1. Role down all windows and lock the doors so that you can have access to the fuse panel under the drivers dash (this may require some acrobatics to get to with the door closed) Make sure everything is locked and off
2. Next open the hood and trunk and manually close the latches for both with a screw drvier (push the screw driver into the latch until it fully closes) Hood will have 2 latches trunk will have 1
3. Now with your meter connected in series between the negative battery post and cable terminal let the vehicle power down for 15-30 mins.
4. Once you have reached a static amperage reading go to your fuse boxes
5. Start pulling out fuses one at a time and after you pull each fuse check your meter.
6. What you are doing is trying to isolate the component circuits
7. Repeat this for every fuse in each fuse box one at a time (this is time consuming but it works)
8. What will eventually happen is when you pull the fuse that is for the component that is drawing your power the amperage draw you see on your meter will drop to appropriate levels.

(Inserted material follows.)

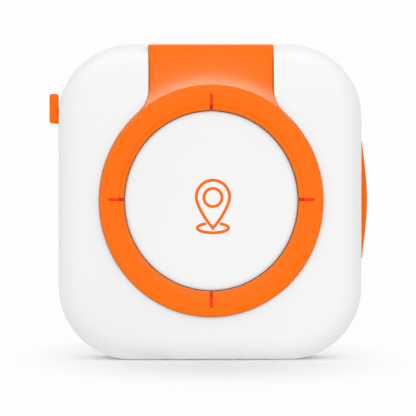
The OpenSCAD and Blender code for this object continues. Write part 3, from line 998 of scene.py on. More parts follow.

When this happens check what fuse you have pulled and the component it serves will be your faulty component that is drawing power. Replace the component serving this circuit and your draw should be gone.
Note that this often times will take hours to find but this is the only sure fire way to isolate an amperage draw. Also keep in mind only pull fuses not relays. Also when you plug some of the fuses back in you may reawaken the vehicle in which case you will have to reinstall the fuse and let the vehicle power down to static amperage.
Also let me know what has been replaced on the vehicle and any other repairs or circumstances that surround this issue. I would definately recommend not throwing parts at this though because most of the time this approach never works with these issues. An amperage draw is something that is measurable and any good tech will be able to tell you with absolute certainty if the problem is fixed or not because all you have to do is look at your meter to see if there is still a draw. Time and patience will be your best tool in this repair.